EXERCISE => Output each line of the material exactly as it stands.

Modeling code records:

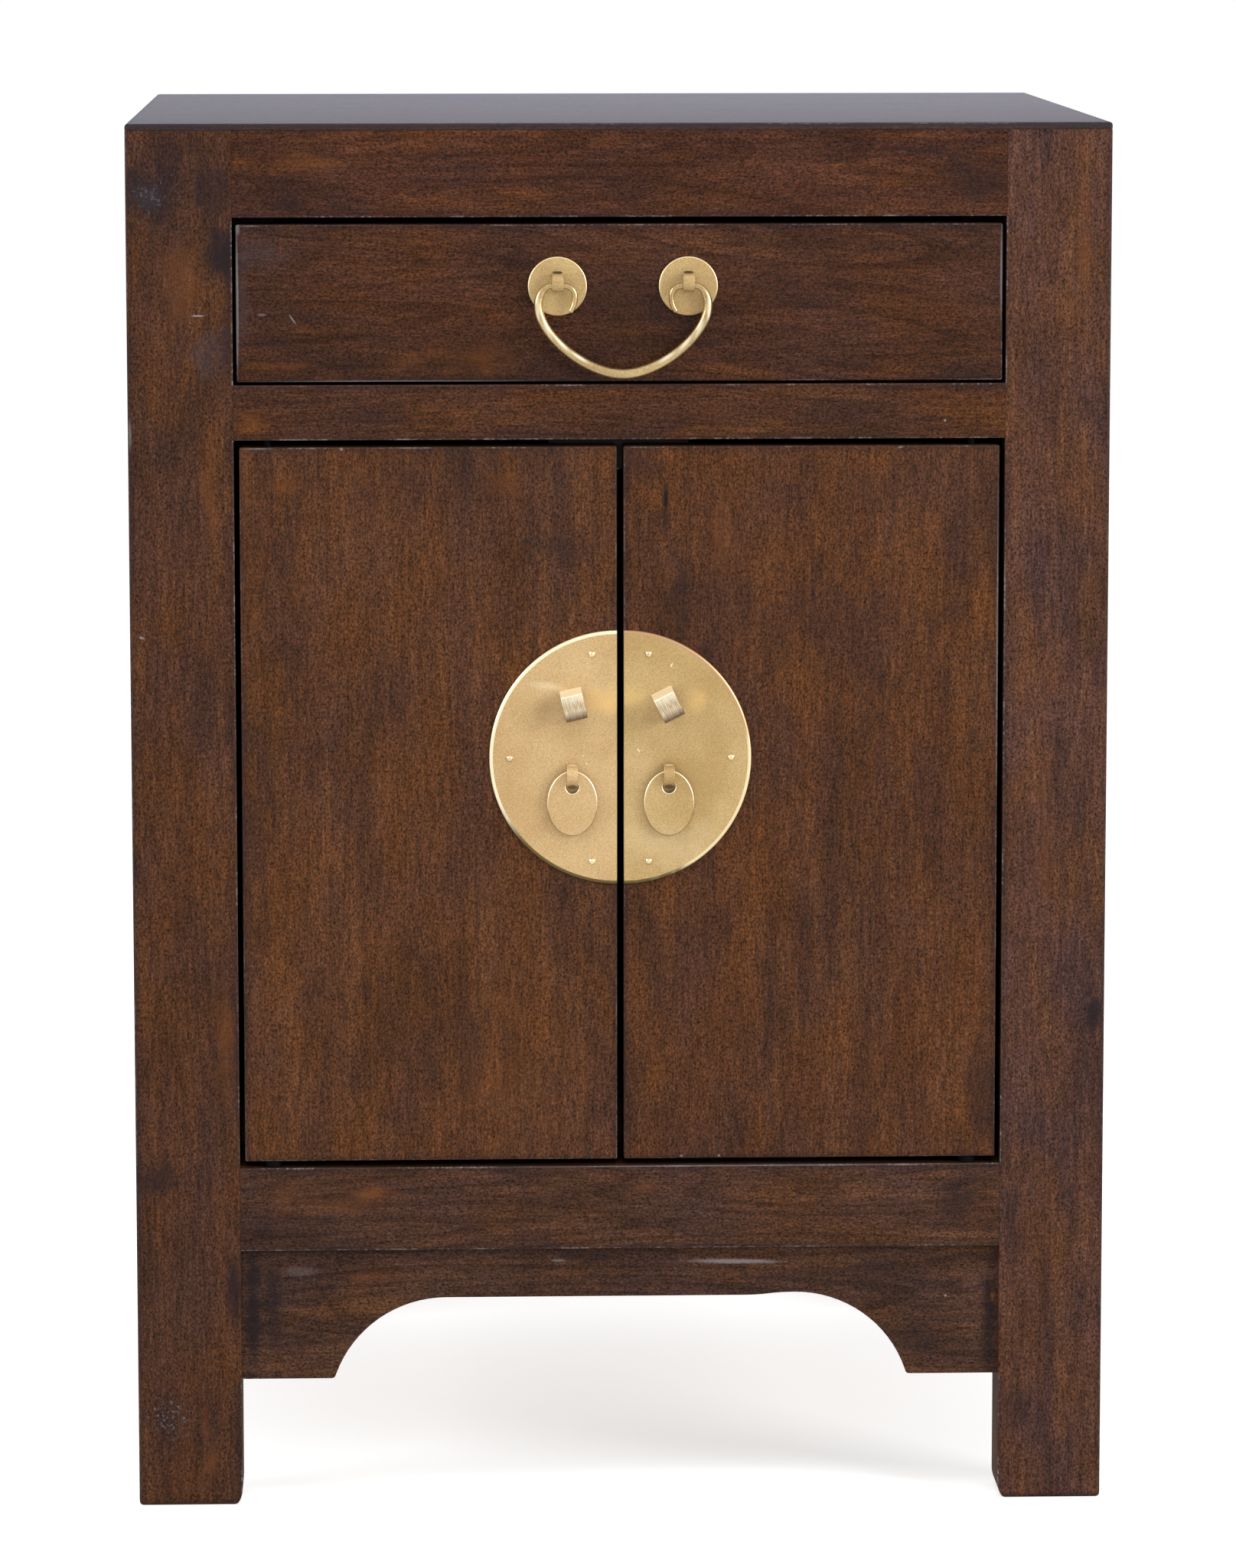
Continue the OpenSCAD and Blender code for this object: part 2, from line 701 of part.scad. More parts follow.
module back_panel() {
    edge_x = inner_x + rebate_w - seat_gap;
    color(raw_wood) difference() {
        box([-edge_x, back_panel_y0, bottom_rail_z0], [edge_x, back_panel_y1, frame_z1 - seat_gap]);
        back_screw_holes();
    }
}

module back_panel_screws() {
    color(steel) at_back_screws() screw(back_screw_d, back_screw_l);
}

module floor_board() {
    color(raw_wood) frame_board(bottom_rail_z1 - floor_t, bottom_rail_z1);
}

// A pair of square cleats with their tops at z1 and their outer faces at x1
module cleats(x1, z1) {
    at_both_sides() box([x1 - cleat_size, inside_y0, z1 - cleat_size], [x1, inside_y1, z1]);
}

module floor_cleats() {
    color(raw_wood) cleats(side_rail_x0, bottom_rail_z1 - floor_t);
}

module divider_board() {
    color(raw_wood) difference() {
        translate([0, 0, mid_rail_z0]) linear_extrude(divider_t)
            inside_plan(panel_x0 - seat_gap, front_y + rail_t + seat_gap, back_panel_y0 - seat_gap);
        at_catch_screws() shank_hole(catch_screw_d, catch_h + catch_screw_hold);
    }
}

module divider_cleats() {
    color(raw_wood) cleats(panel_x0, mid_rail_z0);
}

// L-shaped strip: the drawer side runs on its ledge and along its guide
module drawer_runner(side) {
    ledge_x = inner_x - runner_ledge;
    guide_z1 = runner_z1 + guide_h;
    color(raw_wood) at_side(side) extrude_y(inside_y0, inside_y1) polygon([
        [ledge_x, divider_z1], [panel_x0, divider_z1], [panel_x0, guide_z1],
        [inner_x, guide_z1], [inner_x, runner_z1], [ledge_x, runner_z1]
    ]);
}

module drawer_kickers() {
    color(raw_wood) at_both_sides()
        box([inner_x - runner_ledge, inside_y0, kicker_z0], [side_rail_x0, inside_y1, kicker_z0 + kicker_t]);
}

module drawer_stops() {
    color(raw_wood) at_both_sides()
        box([drawer_x - drawer_side_t, drawer_stop_y, runner_z1],
            [drawer_x, inside_y1, runner_z1 + stop_size]);
}

// Lower pin with the collar that carries the door, and upper pin
module door_pivots(side) {
    color(steel) at_side(side) translate([pivot_x, pivot_y, 0]) {
        translate([0, 0, bottom_rail_z1 - pivot_hold])
            cylinder(d = pivot_d, h = door_gap_bottom + 2 * pivot_hold);
        translate([0, 0, bottom_rail_z1]) cylinder(d = collar_d, h = door_gap_bottom - seat_gap);
        translate([0, 0, door_z1 - pivot_hold]) cylinder(d = pivot_d, h = door_gap_top + 2 * pivot_hold);
    }
}

module at_catch_screws() {
    for (x = [-magnet_x1, 0, magnet_x1]) translate([x, catch_screw_y, catch_z0]) children();
}

module magnets(grow = 0) {
    y0 = grow > 0 ? catch_y0 - over : catch_y0;
    at_both_sides()
        box([magnet_x1 - magnet_w - grow, y0, strike_z - magnet_h / 2 - grow],
            [magnet_x1 + grow, catch_y0 + magnet_d + grow, strike_z + magnet_h / 2 + grow]);
}

module catch_housing() {
    color(nylon) difference() {
        box([-catch_x1, catch_y0, catch_z0], [catch_x1, catch_y0 + catch_d, mid_rail_z0]);
        magnets(glue_gap);
        at_catch_screws() shank_hole(catch_screw_d, catch_h);
    }
}

module catch_magnets() {
    color(steel) magnets();
}

module catch_screws() {
    color(steel) at_catch_screws() screw(catch_screw_d, catch_h + catch_screw_hold);
}

// Drawer bottom, or with grow the groove that takes it
module drawer_bottom_body(grow = 0) {
    reach = grow > 0 ? drawer_groove_d : drawer_groove_d - end_gap;
    edge_x = drawer_x - drawer_side_t + reach;
    y1 = grow > 0 ? drawer_y1 + over : drawer_y1;
    box([-edge_x, drawer_front_y1 - reach, drawer_bottom_z0 - grow], [edge_x, y1, drawer_bottom_z1 + grow]);
}

module drawer_front() {
    color(stain) difference() {
        eased_board([-drawer_x, front_y, drawer_z0], [drawer_x, drawer_front_y1, drawer_z1], front_r);
        drawer_bottom_body(glue_gap);
        for (x = [rosette_x_left, rosette_x_right]) bail_strap_slots(x);
    }
}

module drawer_side(side) {
    color(raw_wood) at_side(side) difference() {
        box([drawer_x - drawer_side_t, drawer_front_y1, drawer_z0], [drawer_x, drawer_y1, drawer_side_z1]);
        drawer_bottom_body(glue_gap);
    }
}

module drawer_back() {
    edge_x = drawer_x - drawer_side_t;
    color(raw_wood) box([-edge_x, drawer_y1 - drawer_back_t, drawer_bottom_z1],
                        [edge_x, drawer_y1, drawer_side_z1]);
}

module drawer_bottom() {
    color(raw_wood) drawer_bottom_body();
}

// Section of a strap t thick, [y, z]: outer and inner are the two faces of
// its loop from below upwards, and its ends are bent flat behind the wood
function clinched(outer, inner, t, wood_t) =
    let (low = outer[0].y, high = outer[len(outer) - 1].y, back = wood_t + t)
    concat(
        [[back, low - clinch_l], [wood_t, low - clinch_l], [wood_t, low]],
        outer,
        [[wood_t, high], [wood_t, high + clinch_l], [back, high + clinch_l], [back, high - t]],
        reversed(inner),
        [[back, low + t]]
    );

// One face of a strap's loop, at distance r from its eye's middle, [y, z]
function loop_edge(leg, r, rise) = concat(
    arc([-leg, 0], r, -90, -180, 10),
    rise > 0 ? [[-leg - r, rise]] : [],
    [for (i = [1:10]) [-leg - r * cos(9 * i), rise + r * sin(9 * i)]]
);

// Strap that comes out of a plate, goes round an eye and back through the
// wood; the plate's face is at zero
module strap(leg, r, rise, width, wood_t) {
    extrude_x(-width / 2, width / 2)
        polygon(clinched(loop_edge(leg, r + strap_t, rise), loop_edge(leg, r, rise), strap_t, wood_t));
}

module strap_slots(z0, z1, width, t, wood_t) {
    for (z = [z0, z1 - t])
        box([-width / 2 - slot_gap, -over, z - slot_gap],
            [width / 2 + slot_gap, wood_t + over, z + t + slot_gap]);
}

module bail_strap_slots(x) {
    edge_r = bail_eye_r + strap_t;
    translate([x, rosette_y, bail_eye_z])
        strap_slots(-edge_r, bail_eye_rise + edge_r, bail_strap_w, strap_t, rosette_wood_t);
}

module rosette(x) {
    color(brass) difference() {
        translate([x, front_y, rosette_z]) rotate([90, 0, 0]) cylinder(d = rosette_d, h = rosette_t);
        bail_strap_slots(x);
    }
}

module bail_strap(x) {
    color(brass) translate([x, rosette_y, bail_eye_z])
        strap(bail_leg, bail_eye_r, bail_eye_rise, bail_strap_w, rosette_wood_t);
}

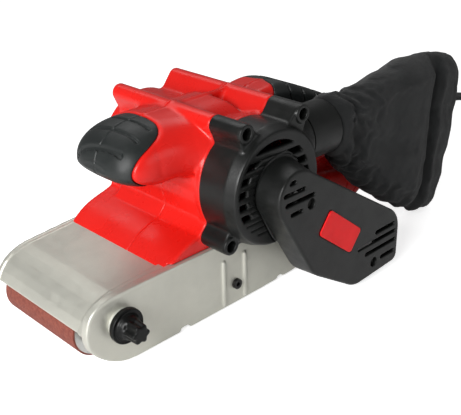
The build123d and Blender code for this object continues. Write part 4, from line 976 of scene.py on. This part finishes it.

ANSWER IN FULL =>
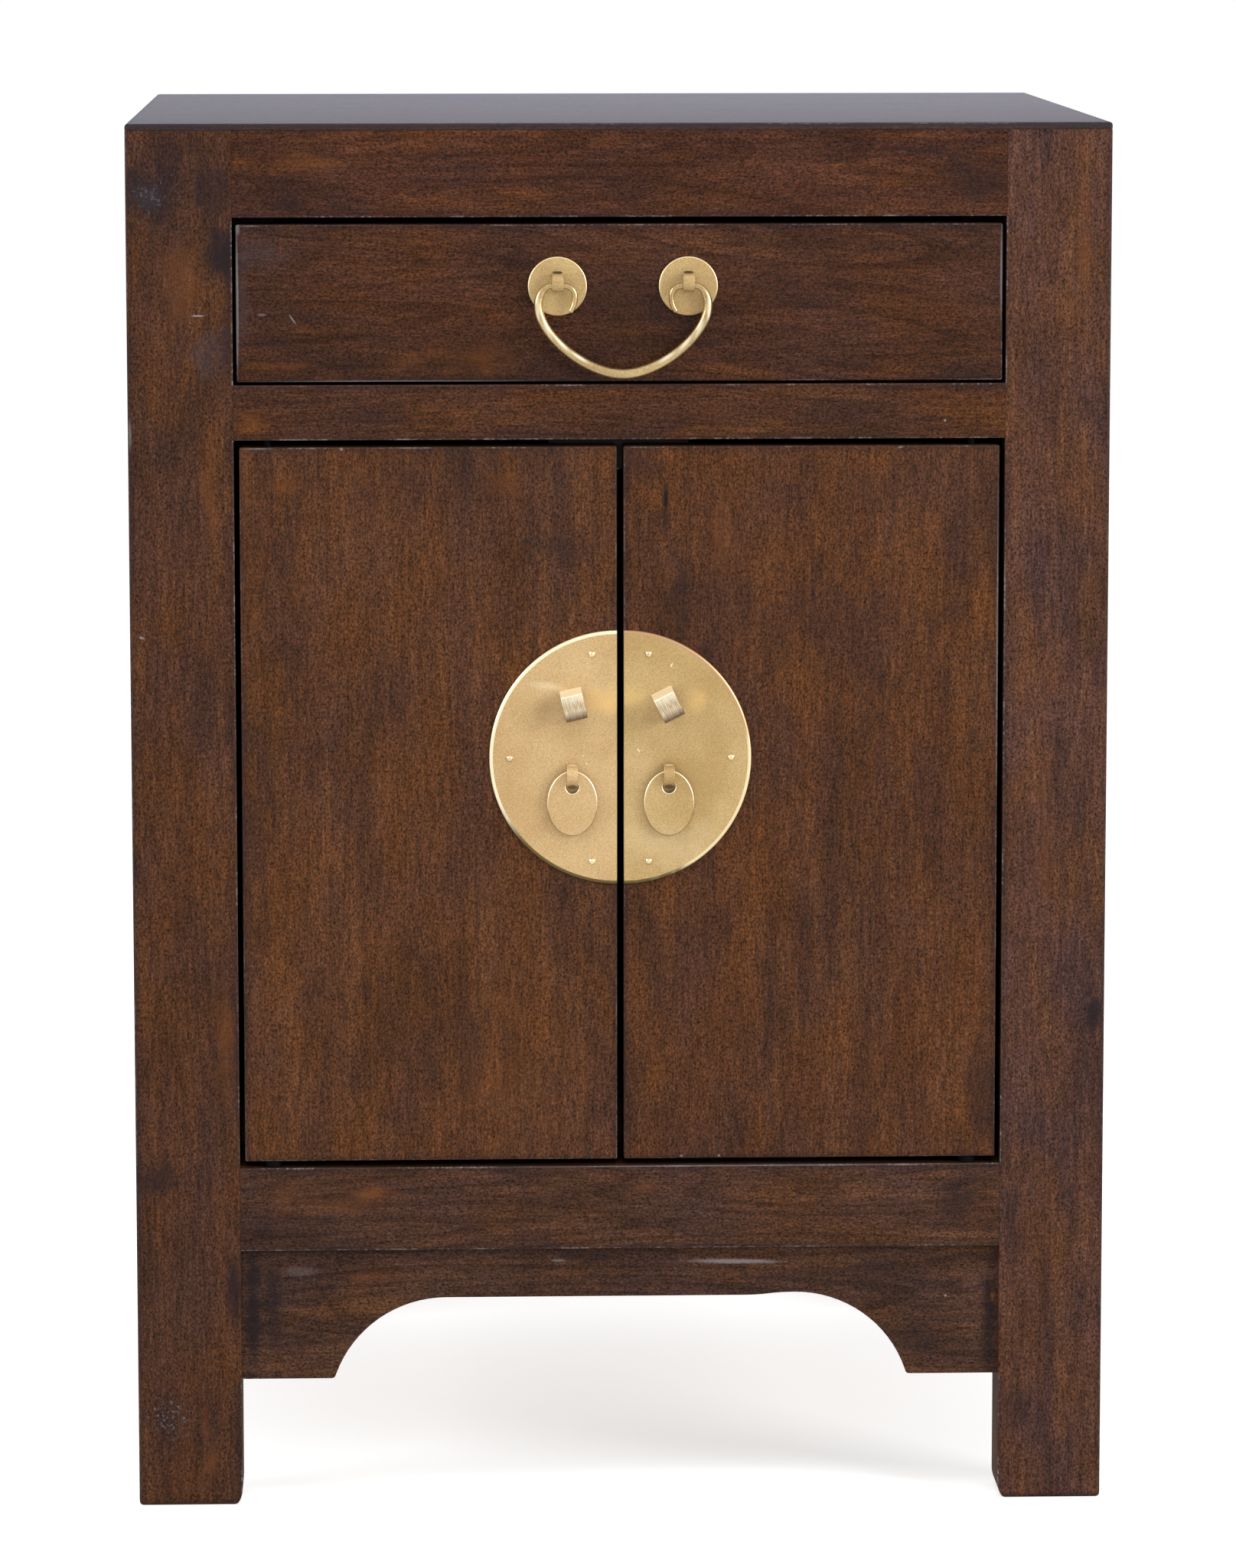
Continue the OpenSCAD and Blender code for this object: part 2, from line 701 of part.scad. More parts follow.
module back_panel() {
    edge_x = inner_x + rebate_w - seat_gap;
    color(raw_wood) difference() {
        box([-edge_x, back_panel_y0, bottom_rail_z0], [edge_x, back_panel_y1, frame_z1 - seat_gap]);
        back_screw_holes();
    }
}

module back_panel_screws() {
    color(steel) at_back_screws() screw(back_screw_d, back_screw_l);
}

module floor_board() {
    color(raw_wood) frame_board(bottom_rail_z1 - floor_t, bottom_rail_z1);
}

// A pair of square cleats with their tops at z1 and their outer faces at x1
module cleats(x1, z1) {
    at_both_sides() box([x1 - cleat_size, inside_y0, z1 - cleat_size], [x1, inside_y1, z1]);
}

module floor_cleats() {
    color(raw_wood) cleats(side_rail_x0, bottom_rail_z1 - floor_t);
}

module divider_board() {
    color(raw_wood) difference() {
        translate([0, 0, mid_rail_z0]) linear_extrude(divider_t)
            inside_plan(panel_x0 - seat_gap, front_y + rail_t + seat_gap, back_panel_y0 - seat_gap);
        at_catch_screws() shank_hole(catch_screw_d, catch_h + catch_screw_hold);
    }
}

module divider_cleats() {
    color(raw_wood) cleats(panel_x0, mid_rail_z0);
}

// L-shaped strip: the drawer side runs on its ledge and along its guide
module drawer_runner(side) {
    ledge_x = inner_x - runner_ledge;
    guide_z1 = runner_z1 + guide_h;
    color(raw_wood) at_side(side) extrude_y(inside_y0, inside_y1) polygon([
        [ledge_x, divider_z1], [panel_x0, divider_z1], [panel_x0, guide_z1],
        [inner_x, guide_z1], [inner_x, runner_z1], [ledge_x, runner_z1]
    ]);
}

module drawer_kickers() {
    color(raw_wood) at_both_sides()
        box([inner_x - runner_ledge, inside_y0, kicker_z0], [side_rail_x0, inside_y1, kicker_z0 + kicker_t]);
}

module drawer_stops() {
    color(raw_wood) at_both_sides()
        box([drawer_x - drawer_side_t, drawer_stop_y, runner_z1],
            [drawer_x, inside_y1, runner_z1 + stop_size]);
}

// Lower pin with the collar that carries the door, and upper pin
module door_pivots(side) {
    color(steel) at_side(side) translate([pivot_x, pivot_y, 0]) {
        translate([0, 0, bottom_rail_z1 - pivot_hold])
            cylinder(d = pivot_d, h = door_gap_bottom + 2 * pivot_hold);
        translate([0, 0, bottom_rail_z1]) cylinder(d = collar_d, h = door_gap_bottom - seat_gap);
        translate([0, 0, door_z1 - pivot_hold]) cylinder(d = pivot_d, h = door_gap_top + 2 * pivot_hold);
    }
}

module at_catch_screws() {
    for (x = [-magnet_x1, 0, magnet_x1]) translate([x, catch_screw_y, catch_z0]) children();
}

module magnets(grow = 0) {
    y0 = grow > 0 ? catch_y0 - over : catch_y0;
    at_both_sides()
        box([magnet_x1 - magnet_w - grow, y0, strike_z - magnet_h / 2 - grow],
            [magnet_x1 + grow, catch_y0 + magnet_d + grow, strike_z + magnet_h / 2 + grow]);
}

module catch_housing() {
    color(nylon) difference() {
        box([-catch_x1, catch_y0, catch_z0], [catch_x1, catch_y0 + catch_d, mid_rail_z0]);
        magnets(glue_gap);
        at_catch_screws() shank_hole(catch_screw_d, catch_h);
    }
}

module catch_magnets() {
    color(steel) magnets();
}

module catch_screws() {
    color(steel) at_catch_screws() screw(catch_screw_d, catch_h + catch_screw_hold);
}

// Drawer bottom, or with grow the groove that takes it
module drawer_bottom_body(grow = 0) {
    reach = grow > 0 ? drawer_groove_d : drawer_groove_d - end_gap;
    edge_x = drawer_x - drawer_side_t + reach;
    y1 = grow > 0 ? drawer_y1 + over : drawer_y1;
    box([-edge_x, drawer_front_y1 - reach, drawer_bottom_z0 - grow], [edge_x, y1, drawer_bottom_z1 + grow]);
}

module drawer_front() {
    color(stain) difference() {
        eased_board([-drawer_x, front_y, drawer_z0], [drawer_x, drawer_front_y1, drawer_z1], front_r);
        drawer_bottom_body(glue_gap);
        for (x = [rosette_x_left, rosette_x_right]) bail_strap_slots(x);
    }
}

module drawer_side(side) {
    color(raw_wood) at_side(side) difference() {
        box([drawer_x - drawer_side_t, drawer_front_y1, drawer_z0], [drawer_x, drawer_y1, drawer_side_z1]);
        drawer_bottom_body(glue_gap);
    }
}

module drawer_back() {
    edge_x = drawer_x - drawer_side_t;
    color(raw_wood) box([-edge_x, drawer_y1 - drawer_back_t, drawer_bottom_z1],
                        [edge_x, drawer_y1, drawer_side_z1]);
}

module drawer_bottom() {
    color(raw_wood) drawer_bottom_body();
}

// Section of a strap t thick, [y, z]: outer and inner are the two faces of
// its loop from below upwards, and its ends are bent flat behind the wood
function clinched(outer, inner, t, wood_t) =
    let (low = outer[0].y, high = outer[len(outer) - 1].y, back = wood_t + t)
    concat(
        [[back, low - clinch_l], [wood_t, low - clinch_l], [wood_t, low]],
        outer,
        [[wood_t, high], [wood_t, high + clinch_l], [back, high + clinch_l], [back, high - t]],
        reversed(inner),
        [[back, low + t]]
    );

// One face of a strap's loop, at distance r from its eye's middle, [y, z]
function loop_edge(leg, r, rise) = concat(
    arc([-leg, 0], r, -90, -180, 10),
    rise > 0 ? [[-leg - r, rise]] : [],
    [for (i = [1:10]) [-leg - r * cos(9 * i), rise + r * sin(9 * i)]]
);

// Strap that comes out of a plate, goes round an eye and back through the
// wood; the plate's face is at zero
module strap(leg, r, rise, width, wood_t) {
    extrude_x(-width / 2, width / 2)
        polygon(clinched(loop_edge(leg, r + strap_t, rise), loop_edge(leg, r, rise), strap_t, wood_t));
}

module strap_slots(z0, z1, width, t, wood_t) {
    for (z = [z0, z1 - t])
        box([-width / 2 - slot_gap, -over, z - slot_gap],
            [width / 2 + slot_gap, wood_t + over, z + t + slot_gap]);
}

module bail_strap_slots(x) {
    edge_r = bail_eye_r + strap_t;
    translate([x, rosette_y, bail_eye_z])
        strap_slots(-edge_r, bail_eye_rise + edge_r, bail_strap_w, strap_t, rosette_wood_t);
}

module rosette(x) {
    color(brass) difference() {
        translate([x, front_y, rosette_z]) rotate([90, 0, 0]) cylinder(d = rosette_d, h = rosette_t);
        bail_strap_slots(x);
    }
}

module bail_strap(x) {
    color(brass) translate([x, rosette_y, bail_eye_z])
        strap(bail_leg, bail_eye_r, bail_eye_rise, bail_strap_w, rosette_wood_t);
}

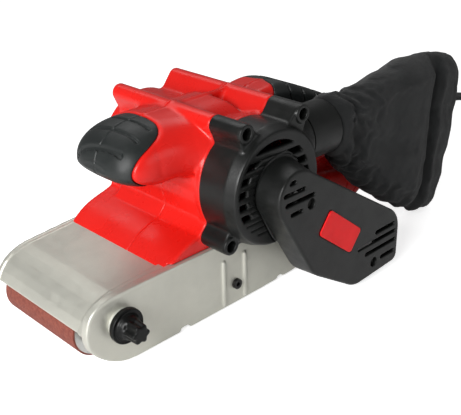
The build123d and Blender code for this object continues. Write part 4, from line 976 of scene.py on. This part finishes it.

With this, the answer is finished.